Once a plaintiff has gone beyond a failure to serve and has also failed to adhere to the orders of the court, the situation may transform itself from a simple failure to obtain service to a failure to prosecute the action. Rule 41(b) specifically grants a court authority to dismiss with prejudice. It is a drastic remedy, which should never be lightly imposed, but that is not to say that to impose such an order is beyond the authority of the court.
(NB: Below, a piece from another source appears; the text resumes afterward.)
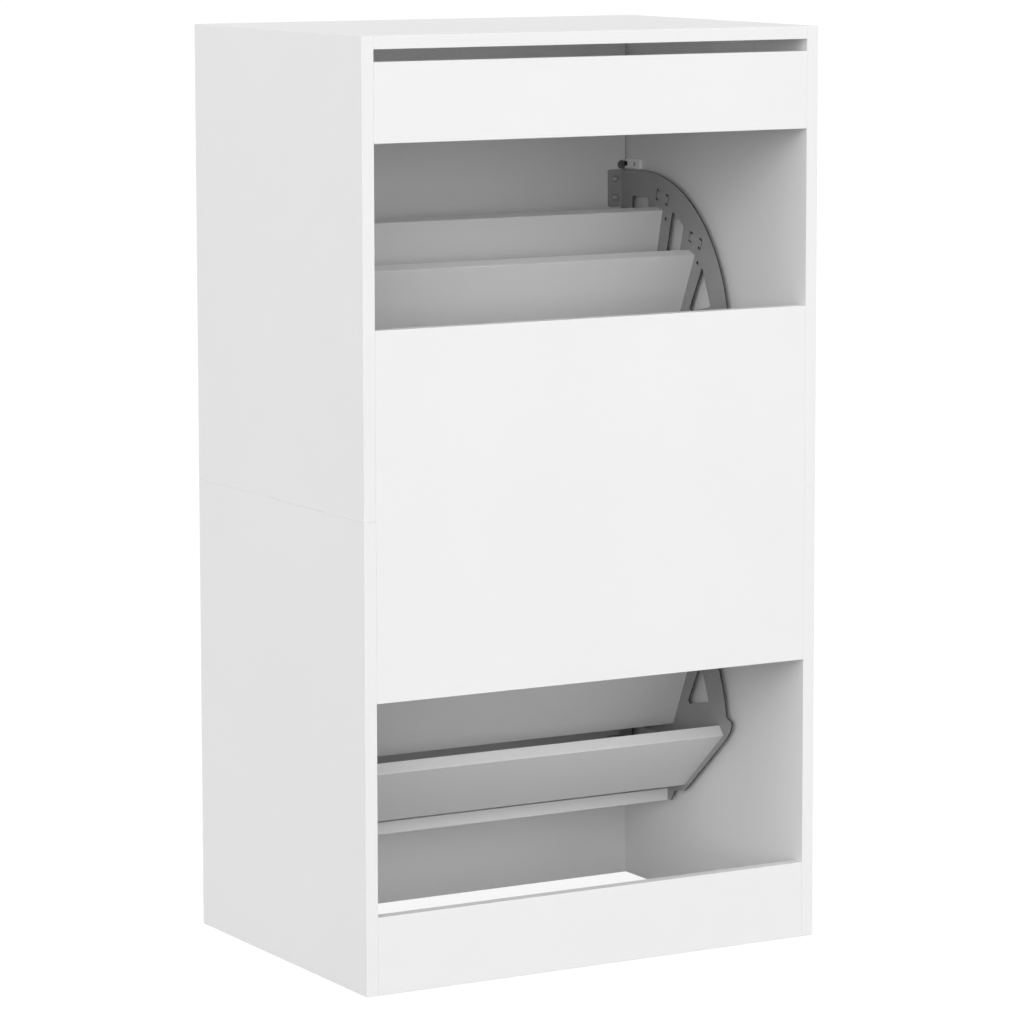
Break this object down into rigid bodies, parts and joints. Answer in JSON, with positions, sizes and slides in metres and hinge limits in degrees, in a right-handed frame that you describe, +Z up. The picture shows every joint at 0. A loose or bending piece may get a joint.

That a 41(b) dismissal is not beyond the power of the court is all we are deciding. We want to make absolutely clear what we are not doing. We are not deciding what should or can be done in the event of dilatoriness in serving defendants in a foreign country. We are not saying we would have affirmed the dismissal in this case on direct appeal or on appeal from a Rule 59 motion. In short, we are not deciding anything about whether we think that what was done in this case was error, clear error, an abuse of discretion, wise or unwise. What we are saying, and all we are saying, is that a court does not lack the power to dismiss in a case like this pursuant to Rule 41(b), and a judgment in that regard is not void. For that reason, and that reason only, the judgment of the district court is affirmed.

 1

All references to rules--and they are numerous-- are to the Federal Rules of Civil Procedure.

 2

We are aware that it is possible that no mention was made regarding the court's authority because no one raised or considered the issue; nevertheless, the authority and jurisdiction of a court are fundamental, and a failure to question those matters is significant.